#### STATED TASK:
Copy out every line exactly as given.

#### MATERIAL TO PROCESS:

• • • • •

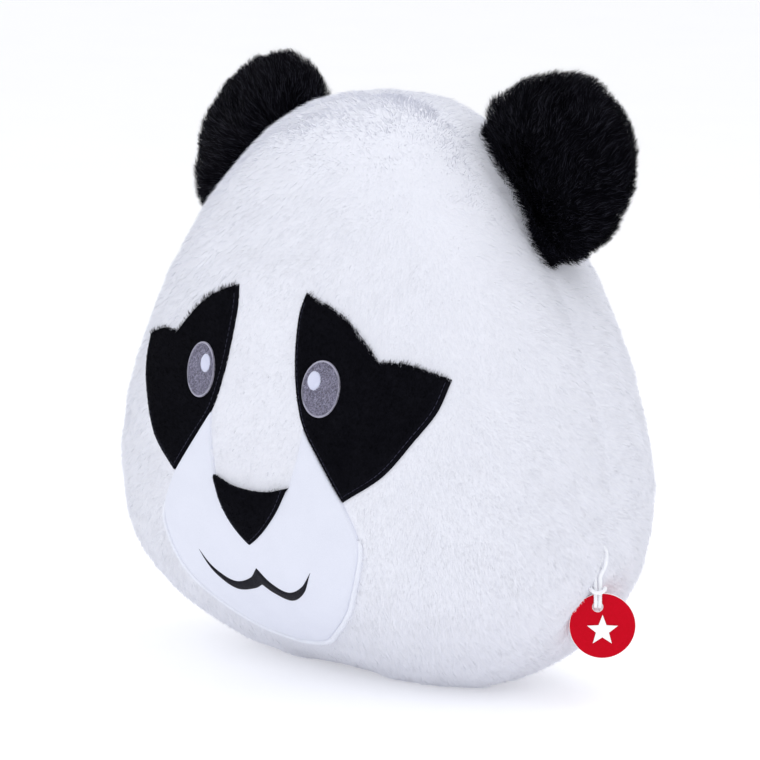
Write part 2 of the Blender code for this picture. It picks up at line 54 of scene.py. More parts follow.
# ---------- the frame's own dimensions
SEAM_Y = 0.005
FORM_CENTRE_Z = 0.130
FORM_SINK = 2.5 * MM
FACE_DEPTH, FACE_POWER = 0.098, 2.4
CHIN_SWELL, CHIN_SWELL_REACH = 0.125, 0.150
CHIN_TUCK, CHIN_TUCK_START, CHIN_TUCK_REACH = 0.48, -0.050, 0.080
BACK_DEPTH, BACK_POWER = 0.0825, 2.9
SEAM_OUTLINE = [
    (0.0000, 0.0000), (0.0545, 0.0010), (0.1030, 0.0140), (0.1475, 0.0515), (0.1652, 0.1055),
    (0.1550, 0.1645), (0.1300, 0.2190), (0.0935, 0.2695), (0.0470, 0.3078), (0.0000, 0.3180),
]
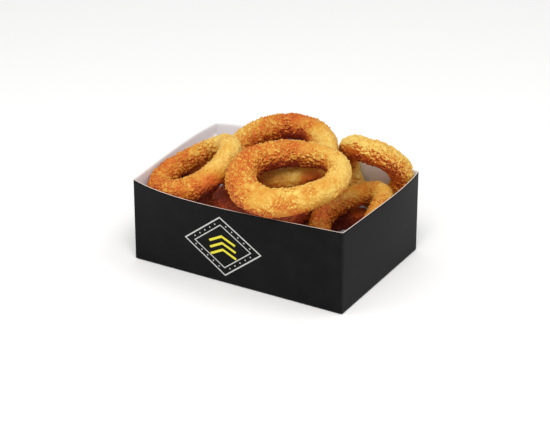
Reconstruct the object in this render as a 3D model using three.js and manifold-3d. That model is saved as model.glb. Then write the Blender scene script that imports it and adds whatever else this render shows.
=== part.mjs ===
import * as THREE from 'three';
import Module from 'manifold-3d';
import { mergeVertices } from 'three/addons/utils/BufferGeometryUtils.js';

// A side of onion rings heaped in a folded paperboard tray.
// Millimetres, +Z up, origin at the middle of the tray's underside,
// X along the tray's long walls.

// Tray, measured over the outside of its folds.
const TRAY_LENGTH = 140;
const TRAY_WIDTH = 94;
const TRAY_HEIGHT = 52;
const BOARD = 0.6;
const ABOVE_RIM = 5;

// The folds at the floor and corners are straight, and the top edges belly outward.
const LONG_BELLY = 7.9;
const LONG_BELLY_SKEW = - 0.68;
const SHORT_BELLY = 2.4;
const SHORT_BELLY_SKEW = 0.73;
const BELLY_RISE = 1.15;
const WALL_FACETS = [ 16, 10, 4 ];

// Glue flaps: the ends of the long walls, turned round the corners onto the short walls.
const FLAP_WIDTH = 15;
const FLAP_HEIGHT = 46;
const FLAP_TAPER = 4;

// Crust relief: broad lumps and smaller crags, both cut inward from the full tube.
const LUMP_SIZE = 11;
const LUMP_DEPTH = 0.9;
const CRAG_SIZE = 4.2;
const CRAG_DEPTH = 0.7;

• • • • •

#### RESULT FOR THIS TASK:
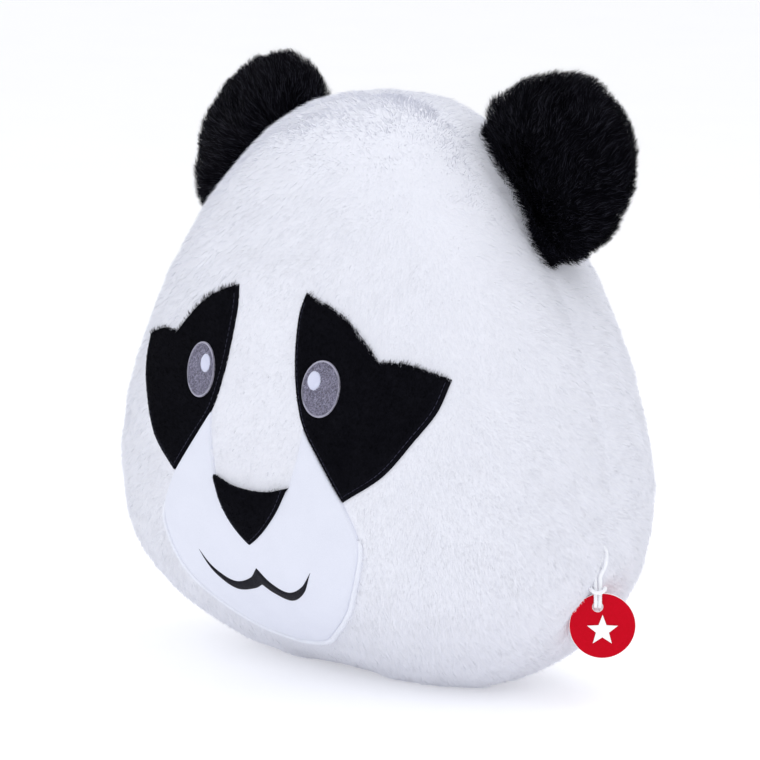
Write part 2 of the Blender code for this picture. It picks up at line 54 of scene.py. More parts follow.
# ---------- the frame's own dimensions
SEAM_Y = 0.005
FORM_CENTRE_Z = 0.130
FORM_SINK = 2.5 * MM
FACE_DEPTH, FACE_POWER = 0.098, 2.4
CHIN_SWELL, CHIN_SWELL_REACH = 0.125, 0.150
CHIN_TUCK, CHIN_TUCK_START, CHIN_TUCK_REACH = 0.48, -0.050, 0.080
BACK_DEPTH, BACK_POWER = 0.0825, 2.9
SEAM_OUTLINE = [
    (0.0000, 0.0000), (0.0545, 0.0010), (0.1030, 0.0140), (0.1475, 0.0515), (0.1652, 0.1055),
    (0.1550, 0.1645), (0.1300, 0.2190), (0.0935, 0.2695), (0.0470, 0.3078), (0.0000, 0.3180),
]
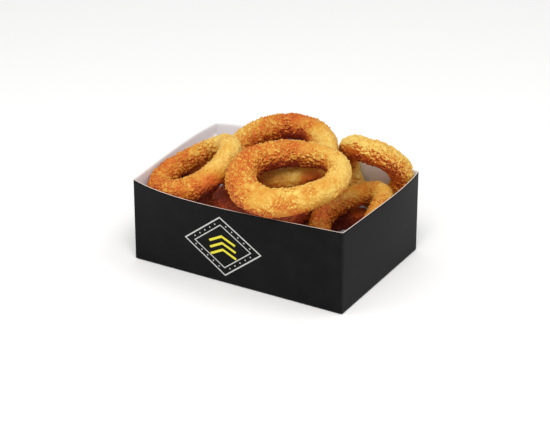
Reconstruct the object in this render as a 3D model using three.js and manifold-3d. That model is saved as model.glb. Then write the Blender scene script that imports it and adds whatever else this render shows.
=== part.mjs ===
import * as THREE from 'three';
import Module from 'manifold-3d';
import { mergeVertices } from 'three/addons/utils/BufferGeometryUtils.js';

// A side of onion rings heaped in a folded paperboard tray.
// Millimetres, +Z up, origin at the middle of the tray's underside,
// X along the tray's long walls.

// Tray, measured over the outside of its folds.
const TRAY_LENGTH = 140;
const TRAY_WIDTH = 94;
const TRAY_HEIGHT = 52;
const BOARD = 0.6;
const ABOVE_RIM = 5;

// The folds at the floor and corners are straight, and the top edges belly outward.
const LONG_BELLY = 7.9;
const LONG_BELLY_SKEW = - 0.68;
const SHORT_BELLY = 2.4;
const SHORT_BELLY_SKEW = 0.73;
const BELLY_RISE = 1.15;
const WALL_FACETS = [ 16, 10, 4 ];

// Glue flaps: the ends of the long walls, turned round the corners onto the short walls.
const FLAP_WIDTH = 15;
const FLAP_HEIGHT = 46;
const FLAP_TAPER = 4;

// Crust relief: broad lumps and smaller crags, both cut inward from the full tube.
const LUMP_SIZE = 11;
const LUMP_DEPTH = 0.9;
const CRAG_SIZE = 4.2;
const CRAG_DEPTH = 0.7;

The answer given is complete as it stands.